The goal of residential schooling was to separate children from their families, culture, and identity. Saskatchewan Archives Board, R-A2690.

OTTAWA – National News – As the search for unmarked graves begins at the former site of the St. Albert Youville residential school, descendants of the Michel Indian Band worry they will not have closure on the fate of their ancestors. The Michel Indian Band 472 was enfranchised in 1958 and left behind history, and community records.

The problem with this “lack of recognition under the Indian Act means that descendants of the band have no claims that they can bring forward, including calling on the federal government to support their search for the bodies of ancestors abused by the residential school system”.

The Michel Indian Band’s elders and knowledge keepers must be considered in the reconciliation process.

Dan Godbersen, shared his family tragedy. “My Kohkom (grandmother) and all her 8 siblings went to this Institution. One sister passed at the age of 15 with no cause of death given to the family. She was lost to that place. My grandmother spoke very little about her time there except to say, I was very little and sick. “The nuns put me in a room by myself and left me for three days. At the end of the third day a nun came and checked on me to make sure I was still alive”. She couldn’t finish her story as it brought back all the regressed trauma, she was left broken. Again.”

Beverley Asmann states, “My mother spent her entire childhood at the Youville school and she never returned to the reserve. She lost her language and had very little education, never getting to know her family, grandparents or aunts or cousins. As a family, we have never had a place to call home. And now we have nowhere to bring our lost children back to finally rest. How can we begin to heal from the trauma and the damages done to us while the government continues to treat us like we are worth nothing. This is unacceptable and we deserve better.”

“Beginning in 1918, the Government of Canada systematically starved, and assimilated our peoples on our reserve.”

“Treaty descendants of the Michel Indian Band must be involved in this process, so that we can receive closure on the fate of so many of our ancestors” stated Congress of Aboriginal Peoples National Vice-Chief Kim Beaudin. “Beginning in 1918, the Government of Canada systematically starved, and assimilated our peoples on our reserve. Many were taken to the Youville residential school, and all suffered abuse until the school’s closure in 1948. The residential schools policy led to the Sixties Scoop policies which continued to destroy our community.”

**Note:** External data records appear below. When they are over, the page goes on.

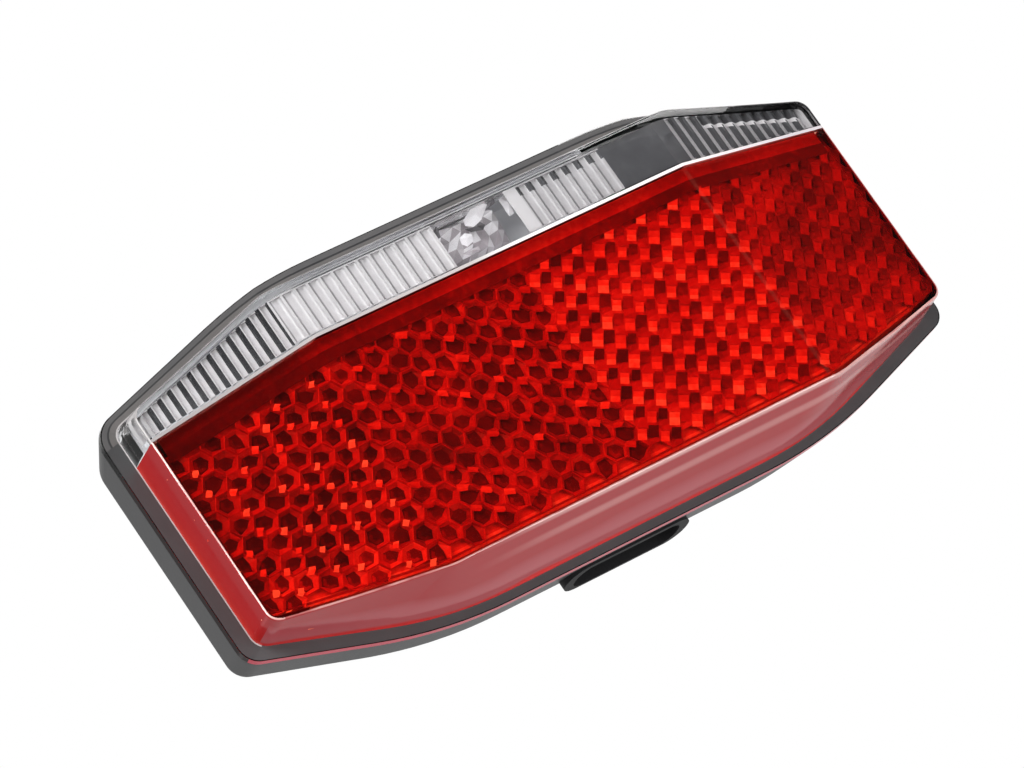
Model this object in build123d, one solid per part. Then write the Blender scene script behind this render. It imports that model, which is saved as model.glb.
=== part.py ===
from build123d import *
import os

# A bicycle rear light for the rear edge of a luggage carrier, in millimetres.
# X runs along the lamp, +Z is up and the lens faces -Y. The flat back that seats on the
# carrier plate is Y = 0. A "height" is a distance in front of that back, so height h is Y = -h.
# The lamp is folded: its middle is highest and both ends fall back towards the carrier.

# Rim, where the lens flange and the housing meet
rim_half = 58.3
rim_top = 25.0
rim_bottom = 25.9
rim_end_top = 18.1
rim_end_bottom = 17.9
rim_top_bend = 30.6
rim_bottom_bend = 31.8
rim_top_corner = 4.0
rim_bottom_corner = 2.8
rim_bend_radius = 70.0
ledge_height = 8.4
hump_height = 14.2
flange_thickness = 0.9

# Housing shell, which tapers from the rim to the back
side_taper = 1.7
top_taper = 1.4
bottom_taper = 1.4
end_corner_taper = 1.2
back_bottom_bend = 30.3
back_edge_round = 0.8
shell_wall = 1.5
back_wall = 2.2

# Lens: a foot on the ledge, leaning walls and a folded face
ledge_width_end = 2.4
ledge_width_top = 2.1
ledge_width_bottom = 1.3
foot_end_top = 16.9
foot_end_bottom = 16.6
foot_top_bend = 31.0
foot_bottom_bend = 30.4
foot_corner = 2.2
face_height = 19.9
face_fall = 5.0
fold_x = 30.4
wall_lean_end = 0.2
wall_lean_top = 1.4
wall_lean_bottom = 3.0
face_end_top = 15.3
face_end_bottom = 16.4
face_top_bend = 33.5
face_bottom_bend = 31.7
face_corner = 1.8
foot_bend_radius = 60.0
face_bend_radius = 6.0
lens_wall = 1.1
face_wall = 1.5
face_edge_round = 0.35

# Sill between the clear window and the red reflector
sill_z = 13.05
sill_end_z = 11.3

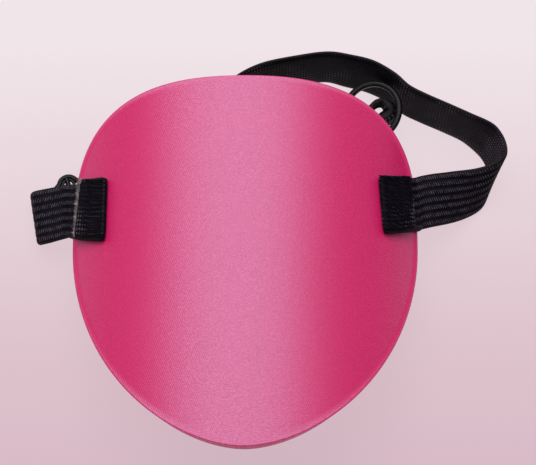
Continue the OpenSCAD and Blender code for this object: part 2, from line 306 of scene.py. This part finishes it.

The Michel Indian Band has over 1200 treaty designated peoples who have all been impacted by the residential schools tragedy. CAP’s National Vice-Chief Kim Beaudin is a Michel descendant, and is working with community leaders to reinstate the Michel Indian Band under a new leadership team. Linda Buffalo, one of the members of the leadership team recounts the suffering her mother experienced at the Youville residential school. “My mother told me that a girl in bed next to her had a nose bleed and they went to get the nuns. The nuns came and wiped her face and yelled at them to get back into bed. The next morning the girl was dead. She bled to death and the nuns never came back to check on her.” Michel Descendants have suffered at the hands of the Youville residential school, and they deserve to be part of today’s process.

The Congress of Aboriginal Peoples is calling on the federal government to provide the current Michel Band Leadership Team with the necessary records so that they can re-unite lost family members. Up to this point, the federal government has refused to reinstate the Michel First Nation in Alberta Treaty Six territory as there are no provisions in the Indian Act to reinstate the band. As the band has not been reinstated, Michel descendants have no claim to reparations from past injustices. “Regardless of current status, our people deserve to be provided with the records the Government of Canada maintained on the Michel Indian Band. The government has refused to take responsibility several times in the past” added National Vice-Chief Kim Beaudin.